Day 2: bank reconciliation, GST and TDS provisioning, intercompany
Day 2 is the work that everyone agrees needs to happen but that consistently slips into Day 6 or Day 7. Bank reconciliation across every operating account, fixed deposit, and merchant account (Razorpay, Cashfree, payment gateway settlements) needs to be cleared by end of Day 2. If you have eight bank accounts and a Razorpay account, that is a half-day of work for one person. It only takes longer when the prior month's recon was not closed cleanly.
GST provisioning happens here. Output GST on the sales register, input GST on the purchase register, reconciliation against GSTR-2B as it stands at month-end, and a provisional ITC number after applying the Section 16(2)(aa) restriction. TDS provisioning is the same exercise on the expense side: TDS on professional fees under Section 194J, contractor payments under Section 194C, rent under Section 194I, and so on. The TDS payable account should be reconciled against the salary register for Section 192 deductions.
Intercompany matching is the last item for Day 2. If you have a holding company and one or two operating subsidiaries, the intercompany loan, expense reimbursement, and shared-services invoice positions need to be agreed by end of day. This is the single biggest source of restated closes we see. Two entities book the same transaction on different dates with different amounts, and the rework surfaces on Day 8.
Day 3: trial balance review, depreciation, controller sign-off on journals
By Day 3, the underlying data is in.

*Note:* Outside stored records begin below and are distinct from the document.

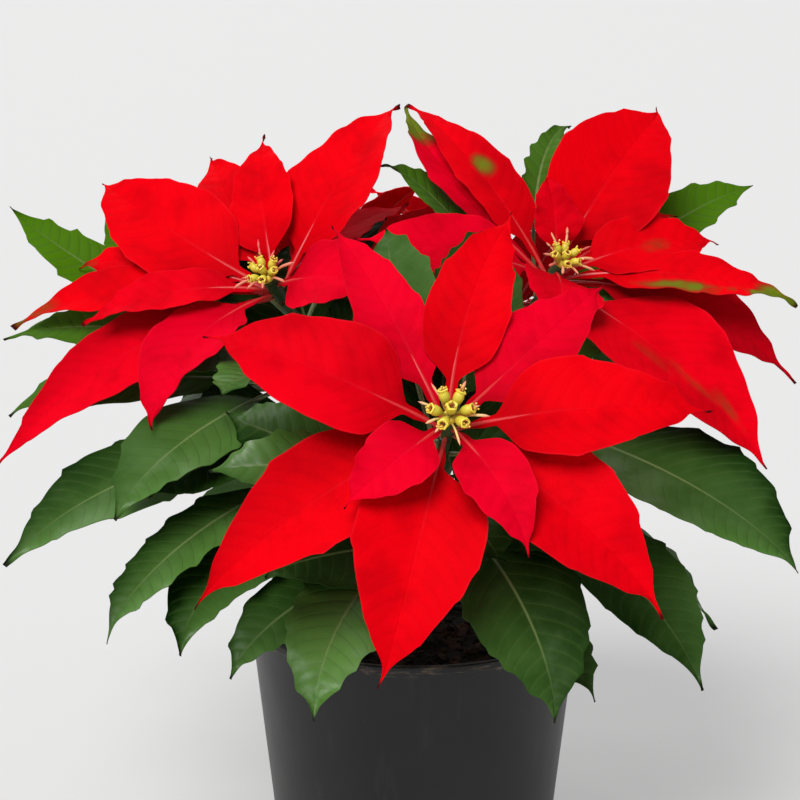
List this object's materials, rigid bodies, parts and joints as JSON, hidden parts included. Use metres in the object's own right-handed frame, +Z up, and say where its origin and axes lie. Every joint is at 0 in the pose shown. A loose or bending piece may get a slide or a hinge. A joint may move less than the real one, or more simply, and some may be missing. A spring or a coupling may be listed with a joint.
{
  "type": "potted poinsettia",
  "caption": "Potted poinsettia: spreading crown of red star-shaped blooms with yellow-green flower cups over dark green pointed leaves, on leafy stems in a round tapered dark pot.",
  "frame": {"origin": "centre of the flat base of the pot, at the surface it stands on", "axes": "+Z up, -Y is the front of the plant as it was pictured, +X is the right of that view"},
  "size_m": [0.3995, 0.3766, 0.3662],
  "materials": {
    "pot_plastic": "satin dark grey moulded plastic",
    "potting_mix": "moist dark potting mix with bark bits",
    "bark": "grey-brown young bark",
    "leaf_green": "soft satin dark green leaf",
    "bract_red": "soft velvety saturated red bract",
    "flower_yellow": "waxy yellow-green flower cup"
  },
  "bodies": {
    "root": {"pot": "pot_plastic", "soil": "potting_mix", "main_stem": "bark", "leafy_stem_front": "leaf_green", "leafy_stem_left": "leaf_green", "leafy_stem_right": "leaf_green", "leafy_stem_back_left": "leaf_green", "leafy_stem_back_right": "leaf_green", "bracts_front": "bract_red", "bracts_left": "bract_red", "bracts_right": "bract_red", "bracts_back_left": "bract_red", "bracts_back_right": "bract_red", "flowers_front": "flower_yellow", "flowers_left": "flower_yellow", "flowers_right": "flower_yellow", "flowers_back_left": "flower_yellow", "flowers_back_right": "flower_yellow"}
  },
  "joints": []
}
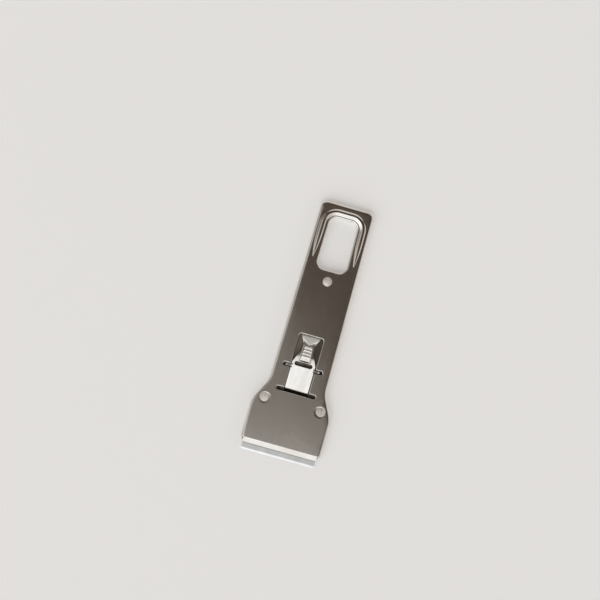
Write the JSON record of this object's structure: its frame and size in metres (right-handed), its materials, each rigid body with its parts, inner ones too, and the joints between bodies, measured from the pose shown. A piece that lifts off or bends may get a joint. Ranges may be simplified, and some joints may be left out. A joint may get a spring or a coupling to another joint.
{
  "type": "ceramic hob scraper",
  "caption": "All-metal hob scraper: riveted sheet shells with a hanging hole, and a thumb slide that moves a flat steel blade in and out of the lip.",
  "frame": {"origin": "centre of the part's box at rest, on the plane of its back face", "axes": "+Y along the tool from the blade to the hanging hole, +Z out of the front face, +X to the right as seen from the front with the hanging hole up"},
  "size_m": [0.0436, 0.138, 0.0071],
  "materials": {
    "plated_shell": "bright nickel plate",
    "plated_back": "bright nickel plate",
    "rivet": "satin",
    "carrier": "zinc plate",
    "blade": "ground",
    "spring": "polished"
  },
  "bodies": {
    "shell": {"front_shell": "plated_shell", "back_shell": "plated_back", "handle_rivet": "rivet", "left_head_rivet": "rivet", "right_head_rivet": "rivet"},
    "carriage": {"blade_carrier": "carrier", "blade": "blade", "left_slide_rivet": "rivet", "right_slide_rivet": "rivet"},
    "thumb_latch": {"thumb_slide": "spring"}
  },
  "joints": [
    {"name": "blade_slide", "type": "slide", "parent": "shell", "child": "carriage", "axis": [0, -1, 0], "range_m": [-0.005, 0.01315]},
    {"name": "thumb_press", "type": "hinge", "parent": "carriage", "child": "thumb_latch", "pos_m": [0, -0.041, 0.0024], "axis": [-1, 0, 0], "range_deg": [0, 2], "stiffness_Nm_per_rad": 2}
  ]
}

Day 3 is the day the controller earns their salary.
The trial balance is reviewed line by line. Suspense accounts cleared. Unusual movements queried with the operating team while they still remember what happened. Reclassifications between expense heads (rent vs facilities, marketing vs sales) finalised. Prepayment schedules amortised. Depreciation and amortisation booked against the fixed asset register, with disposals and additions during the month accounted for.
Every journal entry posted in the month gets a controller review on Day 3. Not a sample review. Every entry. For a company doing 300 to 800 journal entries a month, this is two to three hours of work for an experienced controller. The reason this matters is that any error caught on Day 3 costs ten minutes to fix. The same error caught on Day 6 costs a day, because the management P&L is already drafted and the variance commentary is already written against numbers that are about to change.
Day 4: management P&L, variance walk, departmental review
Day 4 is the first day the numbers leave the finance team. The draft management P&L is circulated to department heads with a one-page variance walk against budget and against the prior month. Marketing reviews their spend, sales reviews their bookings, ops reviews their cost of delivery.
The point of Day 4 is not to get permission. It is to surface anything the finance team has miscategorised, missed, or misunderstood. A marketing director who looks at the P&L and says 'we did not spend 32 lakh on Google Ads last month, we spent 19' has just saved the close from a 13-lakh error. The finance team then traces it back: was the entry duplicated, was a quarterly invoice booked as monthly, was the wrong cost centre tagged.
By end of Day 4, department-level numbers are signed off. The variance commentary is written. The management P&L is ready for the founder.
Day 5: board pack, cash-flow statement, finalised P&L
Day 5 is the day the close is closed. Final P&L, balance sheet, cash-flow statement (indirect method for the management pack, direct method if the bank or board requires it), and the board pack pages that pull from the financials. KPI dashboard updated, top-customer table refreshed, AR aging snapshot run, headcount and payroll trend rolled forward.
By the end of Day 5, the founder has the close in their inbox. The next operating month is one week old. The decisions the P&L should drive can still be made in the current quarter.
Why most closes take 12 to 20 days
Days 6 to 15 disappear into three patterns, in roughly equal proportion.
Late cutoff. AR and AP cutoffs that happen on the 3rd or 4th instead of the last working day. Every day of slippage at the front adds a day at the back, because the bank recon, the intercompany match, and the trial balance review all wait on the underlying data.
Rework from missing controller review. Errors caught on Day 8 or Day 10 trigger re-drafts of the management P&L, re-runs of the variance walk, re-issuance of departmental numbers. Two hours of controller time on Day 3 saves three days of rework on Days 8 through 11.
Department review treated as approval rather than as a check. When the management P&L goes to department heads on Day 8 and they spend three days reviewing it, the close lands on Day 14. When it goes on Day 4 with a one-hour turnaround SLA, it lands on Day 5.
A 5-day close is not about working faster. It is about doing each piece of work once, in the right order, and not waiting on anyone.
The tooling that actually helps
ERPs do not close your books. People close your books. That said, a few things make the 5-day close materially easier.
An ERP that supports period locking (Zoho Books, NetSuite, SAP Business One) so that once Day 5 ends, no one can backdate an entry into the closed period without an authorised reversal. A bank-feed integration that auto-imports daily transactions and pre-matches them against the ledger. An expense management tool (Pluto, Razorpayx, Volopay) that auto-categorises and posts to the ERP, so that the Day 1 GRNI report does not have 200 stale corporate-card transactions sitting in it. A payroll system (Razorpay Payroll, Zoho People, Keka) that runs the gross-to-net and posts the consolidated journal automatically.
None of these tools shorten the close on their own. They remove friction that, if left in place, makes the 5-day discipline impossible.
The companies we work with that close in 5 days share one thing in common: the controller treats the close calendar as non-negotiable. Day 1 is Day 1. Day 5 is Day 5. The work expands or contracts to fit the calendar, not the other way around.